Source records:
[start]

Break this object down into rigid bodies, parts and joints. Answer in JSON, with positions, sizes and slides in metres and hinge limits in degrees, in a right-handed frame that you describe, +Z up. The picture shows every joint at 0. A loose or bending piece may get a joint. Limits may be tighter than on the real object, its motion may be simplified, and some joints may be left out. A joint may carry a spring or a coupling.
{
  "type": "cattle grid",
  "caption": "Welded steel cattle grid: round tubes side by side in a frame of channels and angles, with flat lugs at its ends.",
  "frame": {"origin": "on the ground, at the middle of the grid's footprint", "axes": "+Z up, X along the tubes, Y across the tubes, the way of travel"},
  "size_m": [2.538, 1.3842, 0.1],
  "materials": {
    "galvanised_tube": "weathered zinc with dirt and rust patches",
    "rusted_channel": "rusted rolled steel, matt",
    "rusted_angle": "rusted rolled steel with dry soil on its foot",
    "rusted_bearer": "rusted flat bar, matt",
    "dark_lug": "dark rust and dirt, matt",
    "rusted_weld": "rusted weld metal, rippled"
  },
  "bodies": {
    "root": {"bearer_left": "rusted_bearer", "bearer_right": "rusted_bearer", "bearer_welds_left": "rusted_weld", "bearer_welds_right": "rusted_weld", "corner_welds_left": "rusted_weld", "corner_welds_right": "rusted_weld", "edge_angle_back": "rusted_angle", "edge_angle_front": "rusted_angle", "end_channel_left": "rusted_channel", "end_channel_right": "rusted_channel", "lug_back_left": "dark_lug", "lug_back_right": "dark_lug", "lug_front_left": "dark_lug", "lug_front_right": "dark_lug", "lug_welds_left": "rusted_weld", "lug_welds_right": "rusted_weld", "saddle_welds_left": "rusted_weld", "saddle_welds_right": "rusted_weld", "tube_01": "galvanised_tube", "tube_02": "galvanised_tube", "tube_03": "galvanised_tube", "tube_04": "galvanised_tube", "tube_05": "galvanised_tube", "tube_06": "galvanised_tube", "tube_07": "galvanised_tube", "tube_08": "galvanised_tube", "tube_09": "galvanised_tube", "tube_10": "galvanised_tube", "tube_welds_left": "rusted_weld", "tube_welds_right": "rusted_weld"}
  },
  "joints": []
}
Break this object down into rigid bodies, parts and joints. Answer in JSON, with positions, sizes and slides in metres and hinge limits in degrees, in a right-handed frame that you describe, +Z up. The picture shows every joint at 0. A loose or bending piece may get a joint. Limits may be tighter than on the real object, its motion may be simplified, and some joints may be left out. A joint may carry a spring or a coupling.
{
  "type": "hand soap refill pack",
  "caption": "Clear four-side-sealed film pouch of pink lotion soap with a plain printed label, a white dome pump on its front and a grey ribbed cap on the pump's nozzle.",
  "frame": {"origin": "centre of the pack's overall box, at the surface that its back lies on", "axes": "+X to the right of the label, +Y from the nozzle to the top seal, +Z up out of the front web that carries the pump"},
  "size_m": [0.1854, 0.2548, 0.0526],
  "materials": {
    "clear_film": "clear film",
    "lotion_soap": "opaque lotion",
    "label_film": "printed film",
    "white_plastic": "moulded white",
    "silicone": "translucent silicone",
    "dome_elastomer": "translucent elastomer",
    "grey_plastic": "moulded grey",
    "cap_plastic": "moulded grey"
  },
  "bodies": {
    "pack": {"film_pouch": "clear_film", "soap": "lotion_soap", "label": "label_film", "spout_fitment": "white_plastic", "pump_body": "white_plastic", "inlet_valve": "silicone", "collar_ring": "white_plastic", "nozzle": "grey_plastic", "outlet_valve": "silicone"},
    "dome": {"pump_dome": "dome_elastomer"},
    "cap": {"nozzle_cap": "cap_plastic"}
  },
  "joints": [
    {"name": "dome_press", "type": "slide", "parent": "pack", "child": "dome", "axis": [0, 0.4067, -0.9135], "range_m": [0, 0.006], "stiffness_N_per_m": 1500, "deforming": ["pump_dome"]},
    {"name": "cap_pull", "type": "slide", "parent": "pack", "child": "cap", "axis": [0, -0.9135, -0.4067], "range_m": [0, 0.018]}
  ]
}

[end]
[start]

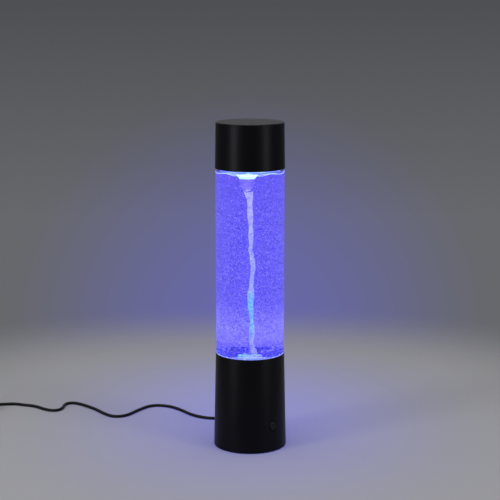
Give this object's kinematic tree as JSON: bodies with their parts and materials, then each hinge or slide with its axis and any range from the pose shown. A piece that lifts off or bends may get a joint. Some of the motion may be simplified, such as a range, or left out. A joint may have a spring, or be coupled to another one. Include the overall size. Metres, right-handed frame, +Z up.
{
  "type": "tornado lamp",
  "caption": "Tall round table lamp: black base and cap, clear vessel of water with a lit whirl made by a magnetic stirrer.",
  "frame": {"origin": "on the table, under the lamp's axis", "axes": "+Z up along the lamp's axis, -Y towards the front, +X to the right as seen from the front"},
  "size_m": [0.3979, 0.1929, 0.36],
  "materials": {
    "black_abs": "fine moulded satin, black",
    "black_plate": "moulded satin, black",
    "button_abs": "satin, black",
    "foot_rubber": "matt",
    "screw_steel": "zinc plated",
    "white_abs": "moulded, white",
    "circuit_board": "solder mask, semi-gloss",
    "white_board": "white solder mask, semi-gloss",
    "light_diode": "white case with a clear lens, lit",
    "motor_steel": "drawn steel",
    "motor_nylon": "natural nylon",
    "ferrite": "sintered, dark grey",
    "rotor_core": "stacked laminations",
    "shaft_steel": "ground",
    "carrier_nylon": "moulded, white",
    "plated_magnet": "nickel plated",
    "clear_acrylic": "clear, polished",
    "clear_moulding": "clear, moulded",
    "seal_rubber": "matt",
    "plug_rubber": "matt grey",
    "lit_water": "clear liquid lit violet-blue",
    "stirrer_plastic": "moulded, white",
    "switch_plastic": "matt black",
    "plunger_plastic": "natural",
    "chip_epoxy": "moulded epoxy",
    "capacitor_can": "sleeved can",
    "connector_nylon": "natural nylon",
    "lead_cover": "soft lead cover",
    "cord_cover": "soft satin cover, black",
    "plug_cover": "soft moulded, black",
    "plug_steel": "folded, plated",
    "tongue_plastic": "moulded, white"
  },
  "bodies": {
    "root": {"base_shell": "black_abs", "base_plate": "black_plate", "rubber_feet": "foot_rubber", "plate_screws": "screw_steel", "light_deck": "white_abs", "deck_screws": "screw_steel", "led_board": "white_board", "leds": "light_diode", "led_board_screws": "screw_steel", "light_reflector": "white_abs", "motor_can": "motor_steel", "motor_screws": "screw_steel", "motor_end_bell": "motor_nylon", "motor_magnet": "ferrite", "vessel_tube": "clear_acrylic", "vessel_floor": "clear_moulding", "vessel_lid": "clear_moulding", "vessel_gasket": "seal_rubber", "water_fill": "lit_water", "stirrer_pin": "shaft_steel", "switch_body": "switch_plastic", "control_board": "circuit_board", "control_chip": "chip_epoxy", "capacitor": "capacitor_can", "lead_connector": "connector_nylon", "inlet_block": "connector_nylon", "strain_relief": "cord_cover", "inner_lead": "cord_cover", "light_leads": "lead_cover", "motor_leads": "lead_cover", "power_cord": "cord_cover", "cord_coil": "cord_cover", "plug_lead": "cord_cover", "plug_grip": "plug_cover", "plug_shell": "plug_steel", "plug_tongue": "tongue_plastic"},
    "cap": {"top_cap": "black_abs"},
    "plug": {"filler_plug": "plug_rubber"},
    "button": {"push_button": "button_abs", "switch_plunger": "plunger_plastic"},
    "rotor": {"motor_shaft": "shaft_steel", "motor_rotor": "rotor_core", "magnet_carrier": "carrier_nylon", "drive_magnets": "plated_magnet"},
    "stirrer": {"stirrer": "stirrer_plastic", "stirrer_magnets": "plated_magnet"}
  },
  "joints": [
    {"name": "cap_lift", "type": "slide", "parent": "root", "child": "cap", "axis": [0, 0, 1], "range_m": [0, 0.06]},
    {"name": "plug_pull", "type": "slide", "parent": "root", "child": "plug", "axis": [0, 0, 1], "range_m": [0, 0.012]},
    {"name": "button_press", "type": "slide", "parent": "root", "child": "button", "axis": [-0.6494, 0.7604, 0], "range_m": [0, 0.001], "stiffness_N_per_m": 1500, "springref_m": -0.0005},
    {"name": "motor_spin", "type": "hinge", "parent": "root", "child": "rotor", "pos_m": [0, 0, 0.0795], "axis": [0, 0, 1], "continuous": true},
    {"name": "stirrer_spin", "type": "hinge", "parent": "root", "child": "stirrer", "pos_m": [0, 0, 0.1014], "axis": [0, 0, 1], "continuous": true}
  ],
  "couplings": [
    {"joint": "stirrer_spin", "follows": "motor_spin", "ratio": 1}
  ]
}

[end]

### Task statement
Give the number of lines in the records that contain the string "from", and nothing besides.

### Final result
3